## begin
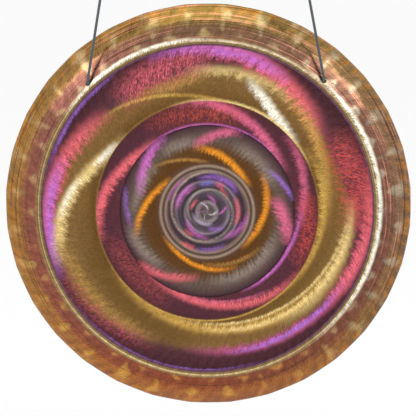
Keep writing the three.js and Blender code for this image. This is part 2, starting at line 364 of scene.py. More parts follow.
section = with_thickness(plate_section(), SHEET)
mesh = bpy.data.meshes.new("gong")
mesh.from_pydata([(p.x, p.y, 0) for p in section], [(i, i + 1) for i in range(len(section) - 1)], [])
gong = mesh_object("gong", mesh)

spun = bpy.data.node_groups.new("spun_and_hammered_plate", "GeometryNodeTree")
for label, kind, value in (
    ("Section", "NodeSocketGeometry", None),
    ("Section points", "NodeSocketInt", len(section)),
    ("Segments", "NodeSocketInt", 384),
    ("Blow depth", "NodeSocketFloat", 2.2 * mm),
    ("Hole radius", "NodeSocketFloat", 4.0 * mm),
    ("Material", "NodeSocketMaterial", None),
):
    socket = spun.interface.new_socket(name=label, in_out="INPUT", socket_type=kind)
    if value is not None:
        socket.default_value = value
spun.interface.new_socket(name="Plate", in_out="OUTPUT", socket_type="NodeSocketGeometry")

BLOWS = 32
BLOW_ROWS = ((0.352, 0.0), (0.388, 0.5))
BLOW_REACH = 0.036


def blow_height(tree, radius, turn):
    """Height of the hammered rim, 0 in the middle of a blow and 1 at the far corners.
    The blows sit in two staggered rows, and the nearer row wins."""
    heights = []
    for row_radius, stagger in BLOW_ROWS:
        count = add(tree, "ShaderNodeMath", {
            0: turn, 1: float(BLOWS), 2: stagger}, operation="MULTIPLY_ADD")
        cell = add(tree, "ShaderNodeMath", {0: count}, operation="FRACT")
        across = add(tree, "ShaderNodeMath", {0: cell, 1: 0.5}, operation="SUBTRACT")
        out = add(tree, "ShaderNodeMath", {0: radius, 1: row_radius}, operation="SUBTRACT")
        out = add(tree, "ShaderNodeMath", {0: out, 1: BLOW_REACH}, operation="DIVIDE")
        across_square = add(tree, "ShaderNodeMath", {0: across, 1: across}, operation="MULTIPLY")
        heights.append(add(tree, "ShaderNodeMath", {
            0: out, 1: out, 2: across_square}, operation="MULTIPLY_ADD"))
    nearer = add(tree, "ShaderNodeMath", {0: heights[0], 1: heights[1]}, operation="MINIMUM")
    return add(tree, "ShaderNodeMath", {0: nearer, 1: 2.0}, operation="MULTIPLY")


given = add(spun, "NodeGroupInput").outputs
columns = add(spun, "ShaderNodeMath", {0: given["Segments"], 1: 1.0}, operation="ADD")
grid = add(spun, "GeometryNodeMeshGrid", {
    "Size X": 1.0, "Size Y": 1.0, "Vertices X": columns, "Vertices Y": given["Section points"]})
index = add(spun, "GeometryNodeInputIndex")
column = add(spun, "ShaderNodeMath", {0: index, 1: given["Section points"]}, operation="DIVIDE")
column = add(spun, "ShaderNodeMath", {0: column}, operation="FLOOR")
row = add(spun, "ShaderNodeMath", {0: index, 1: given["Section points"]}, operation="MODULO")
position = add(spun, "GeometryNodeInputPosition")
on_section = add(spun, "GeometryNodeSampleIndex", {
    "Geometry": given["Section"], "Value": position, "Index": row}, data_type="FLOAT_VECTOR", domain="POINT")
place = add(spun, "ShaderNodeSeparateXYZ", {0: on_section})
turn = add(spun, "ShaderNodeMath", {0: column, 1: given["Segments"]}, operation="DIVIDE")
angle = add(spun, "ShaderNodeMath", {0: turn, 1: 2 * pi}, operation="MULTIPLY")
cosine = add(spun, "ShaderNodeMath", {0: angle}, operation="COSINE")
sine = add(spun, "ShaderNodeMath", {0: angle}, operation="SINE")
height = blow_height(spun, place.outputs["X"], turn)
on_rim = add(spun, "ShaderNodeMapRange", {
    0: place.outputs["X"], 1: 0.329, 2: 0.340}, interpolation_type="SMOOTHSTEP")
push = add(spun, "ShaderNodeMath", {0: 1.0, 1: height}, operation="SUBTRACT")
push = add(spun, "ShaderNodeMath", {0: push, 1: on_rim}, operation="MULTIPLY")
push = add(spun, "ShaderNodeMath", {0: push, 1: given["Blow depth"]}, operation="MULTIPLY")
lean = add(spun, "ShaderNodeMapRange", {0: place.outputs["X"], 1: 0.328, 2: 0.400, 3: 0.2, 4: 0.8})
inward = add(spun, "ShaderNodeMath", {0: push, 1: lean}, operation="MULTIPLY")
radius = add(spun, "ShaderNodeMath", {0: place.outputs["X"], 1: inward}, operation="SUBTRACT")
backward = add(spun, "ShaderNodeMath", {0: 1.0, 1: lean}, operation="SUBTRACT")
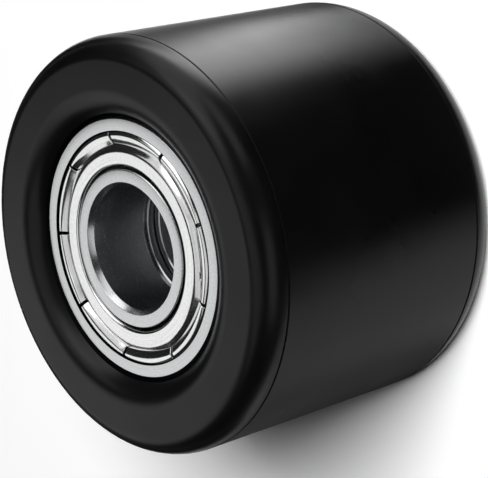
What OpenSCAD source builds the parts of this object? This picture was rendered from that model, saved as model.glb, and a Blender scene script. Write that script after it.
## end
Your task is to repeat every line exactly.

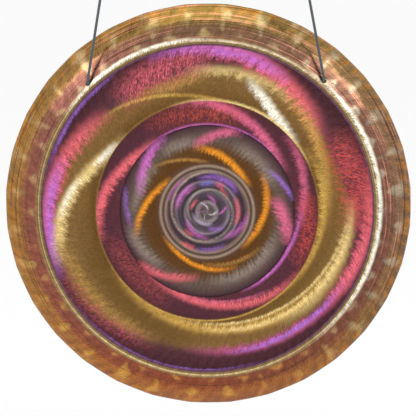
Keep writing the three.js and Blender code for this image. This is part 2, starting at line 364 of scene.py. More parts follow.
section = with_thickness(plate_section(), SHEET)
mesh = bpy.data.meshes.new("gong")
mesh.from_pydata([(p.x, p.y, 0) for p in section], [(i, i + 1) for i in range(len(section) - 1)], [])
gong = mesh_object("gong", mesh)

spun = bpy.data.node_groups.new("spun_and_hammered_plate", "GeometryNodeTree")
for label, kind, value in (
    ("Section", "NodeSocketGeometry", None),
    ("Section points", "NodeSocketInt", len(section)),
    ("Segments", "NodeSocketInt", 384),
    ("Blow depth", "NodeSocketFloat", 2.2 * mm),
    ("Hole radius", "NodeSocketFloat", 4.0 * mm),
    ("Material", "NodeSocketMaterial", None),
):
    socket = spun.interface.new_socket(name=label, in_out="INPUT", socket_type=kind)
    if value is not None:
        socket.default_value = value
spun.interface.new_socket(name="Plate", in_out="OUTPUT", socket_type="NodeSocketGeometry")

BLOWS = 32
BLOW_ROWS = ((0.352, 0.0), (0.388, 0.5))
BLOW_REACH = 0.036


def blow_height(tree, radius, turn):
    """Height of the hammered rim, 0 in the middle of a blow and 1 at the far corners.
    The blows sit in two staggered rows, and the nearer row wins."""
    heights = []
    for row_radius, stagger in BLOW_ROWS:
        count = add(tree, "ShaderNodeMath", {
            0: turn, 1: float(BLOWS), 2: stagger}, operation="MULTIPLY_ADD")
        cell = add(tree, "ShaderNodeMath", {0: count}, operation="FRACT")
        across = add(tree, "ShaderNodeMath", {0: cell, 1: 0.5}, operation="SUBTRACT")
        out = add(tree, "ShaderNodeMath", {0: radius, 1: row_radius}, operation="SUBTRACT")
        out = add(tree, "ShaderNodeMath", {0: out, 1: BLOW_REACH}, operation="DIVIDE")
        across_square = add(tree, "ShaderNodeMath", {0: across, 1: across}, operation="MULTIPLY")
        heights.append(add(tree, "ShaderNodeMath", {
            0: out, 1: out, 2: across_square}, operation="MULTIPLY_ADD"))
    nearer = add(tree, "ShaderNodeMath", {0: heights[0], 1: heights[1]}, operation="MINIMUM")
    return add(tree, "ShaderNodeMath", {0: nearer, 1: 2.0}, operation="MULTIPLY")


given = add(spun, "NodeGroupInput").outputs
columns = add(spun, "ShaderNodeMath", {0: given["Segments"], 1: 1.0}, operation="ADD")
grid = add(spun, "GeometryNodeMeshGrid", {
    "Size X": 1.0, "Size Y": 1.0, "Vertices X": columns, "Vertices Y": given["Section points"]})
index = add(spun, "GeometryNodeInputIndex")
column = add(spun, "ShaderNodeMath", {0: index, 1: given["Section points"]}, operation="DIVIDE")
column = add(spun, "ShaderNodeMath", {0: column}, operation="FLOOR")
row = add(spun, "ShaderNodeMath", {0: index, 1: given["Section points"]}, operation="MODULO")
position = add(spun, "GeometryNodeInputPosition")
on_section = add(spun, "GeometryNodeSampleIndex", {
    "Geometry": given["Section"], "Value": position, "Index": row}, data_type="FLOAT_VECTOR", domain="POINT")
place = add(spun, "ShaderNodeSeparateXYZ", {0: on_section})
turn = add(spun, "ShaderNodeMath", {0: column, 1: given["Segments"]}, operation="DIVIDE")
angle = add(spun, "ShaderNodeMath", {0: turn, 1: 2 * pi}, operation="MULTIPLY")
cosine = add(spun, "ShaderNodeMath", {0: angle}, operation="COSINE")
sine = add(spun, "ShaderNodeMath", {0: angle}, operation="SINE")
height = blow_height(spun, place.outputs["X"], turn)
on_rim = add(spun, "ShaderNodeMapRange", {
    0: place.outputs["X"], 1: 0.329, 2: 0.340}, interpolation_type="SMOOTHSTEP")
push = add(spun, "ShaderNodeMath", {0: 1.0, 1: height}, operation="SUBTRACT")
push = add(spun, "ShaderNodeMath", {0: push, 1: on_rim}, operation="MULTIPLY")
push = add(spun, "ShaderNodeMath", {0: push, 1: given["Blow depth"]}, operation="MULTIPLY")
lean = add(spun, "ShaderNodeMapRange", {0: place.outputs["X"], 1: 0.328, 2: 0.400, 3: 0.2, 4: 0.8})
inward = add(spun, "ShaderNodeMath", {0: push, 1: lean}, operation="MULTIPLY")
radius = add(spun, "ShaderNodeMath", {0: place.outputs["X"], 1: inward}, operation="SUBTRACT")
backward = add(spun, "ShaderNodeMath", {0: 1.0, 1: lean}, operation="SUBTRACT")
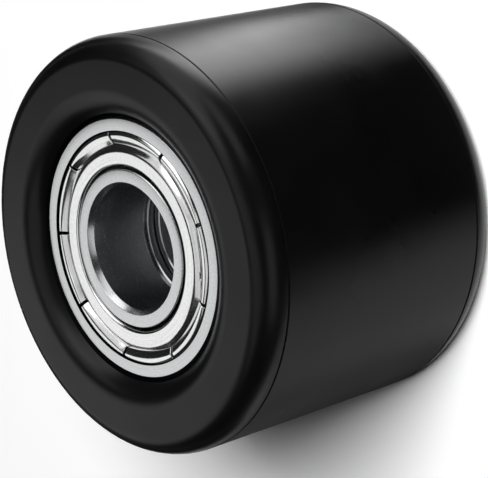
What OpenSCAD source builds the parts of this object? This picture was rendered from that model, saved as model.glb, and a Blender scene script. Write that script after it.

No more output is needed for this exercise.